Furthermore, navigational rights and allowing mainland tourists to come to Taiwan are all policies Taipei is willing to implement. On these Beijing must be in step and demonstrate goodwill. These are not things that can be achieved unilaterally. If the atmosphere is unfavorable, if common ground cannot be found, if the other side is unwilling, then it is entirely possible the door to consultations could again close.
As long as Ma Ying-jeou avoids crossing the red line after he assumes office, cross-strait relations can return to normal. But to assume that One China, Different Interpretations will automatically lead to cross-strait harmony is too optimistic.
中時電子報
今日晚報 2008.04.02
「一中各表」是萬靈丹?
【中時電子報/賴正翔】
在昨天的扁馬會中,「九二共識」、「一中各表」成為扁馬交鋒的焦點,雙方各有立場;不過,所謂「九二共識」、「一中各表」到底是指什麼?在馬英九當選後,只要祭出「一中各表」,過去八年來,兩岸之間所有不悅與不滿,都一筆勾消嗎?兩岸互動與交流就可以趨於正常嗎?
在馬當選後,兩岸之間的不快似乎迎刃而解,「一中各表」成為美、中、台三方都可以接受的共識。整體來說,馬英九當選後,美中台三方關係可望趨於緩和,主要原因是,扁主政八年,不斷進逼美、中設下的紅線,企圖在美中夾縫中生存。姑且不論扁背後的動機為何,但實際上效果有限,並讓美、中、台三方關係陷入低潮。因此,在馬英九上任後,馬英九只要不重蹈扁的覆轍,基本上,馬可讓美中台三方關係,走入新的局面;在這個基礎上,兩岸關係也可望明朗。
但,事實真的這麼樂觀嗎?兩岸所有爭議,在「九二共識」、「一中各表」都可以解決嗎?
回顧歷史,在一九九二年,辜振甫與汪道涵在香港進行會談,雙方當時達成「擱置主權爭議」,就沒有爭議的「事務性」的議題進行協商;在一九九二年這樣的共識下,在九三年辜汪二人,在新加坡分別就「兩岸文書認證」、「兩岸掛號函件查詢事宜」、「兩會聯繫與會談制度」達成協議。而當時的進展,開啟兩岸之間接觸管道,主要就是因為「擱置主權爭議」的共識。
而「擱置主權爭議」也就是一中各表,所謂一中各表,指的是,兩岸雙方對於一個中國,各有不同認知,各自表述為「中華人民共和國」與「中華民國」,也就在「主權」問題上,採取模糊空間,「異中求同」擱置爭議,才能達成共識。
平心而論,在九二年香港會談時,的確沒有所謂的「九二共識」字眼,但當時在「擱置爭議」的前提下,達成多項共識;而後來為了方便說明,才有「九二共識」。
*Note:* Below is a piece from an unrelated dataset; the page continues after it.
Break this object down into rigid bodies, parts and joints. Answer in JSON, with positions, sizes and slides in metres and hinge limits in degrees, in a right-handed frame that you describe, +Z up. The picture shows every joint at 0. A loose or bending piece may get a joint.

陳水扁執政八年,一直不承認九二共識與一中各表,也是基於此,但扁不承認這樣的共識,也使得辜汪二位老先生擱置爭議的努力,化為烏有,而兩岸關係也陷入冰點。
而現在馬英九表示,願意回到「九二共識」,在「一中各表」的前提下和對岸協商,就兩岸直航,開放大陸觀光客來台等議題進行商談;雖然美中台三方都可以接受「一中各表」,不過,端出「一中各表」後,仍是問題重重。
首先,對岸和我方對「一中各表」的定義,內涵不盡相同;根據之前的報導,對岸學者曾分析,中國強調「一中」而台灣重視「各表」,兩岸各取所需,這也顯示,兩岸的認知雖然有交集,但交集的多寡全視「氣氛」與「議題」而定。
在氣氛上,扁下馬上後,對岸對台灣有著「反獨促統」的幻想,認為這次總統大選的結果,顯示台灣的人民反對獨立,接受統一;但對岸並沒有仔細思考,這次總統大選的主軸,獨統問題不是核心,經濟議題才是重點,對岸一廂情願的思維,若帶到談判桌上,恐怕會誤判情勢。
在議題上,九二年達成共識後,九三年談的都是「事務性」的議題,不過,這次馬英九擘劃的議題,例如航權議題,國際上任何航權的談判,都牽涉主權,
兩岸真的能擱置主權直接談航權嗎?而虹橋飛松山或是浦東飛桃園,到底該定位為國內線還是國際性,爭議又該如何化解?
再者,不論是航權、開放大陸觀光客來台,都不是我方願意就可以做的,必須對方同步釋出善意,也就是「非操之在我」;在這樣的況狀下,如果氣氛不融洽,議題交集有限,對岸一個不願意,關閉協商大門,也是有可能的。
因此,馬英九上任後,只要馬不踩紅線,兩岸關係由谷底回升的可能性,是相當大的;但若一昧的相信,只要拿出「一中各表」兩岸之間就立刻水乳交融,恐怕也是太過樂觀。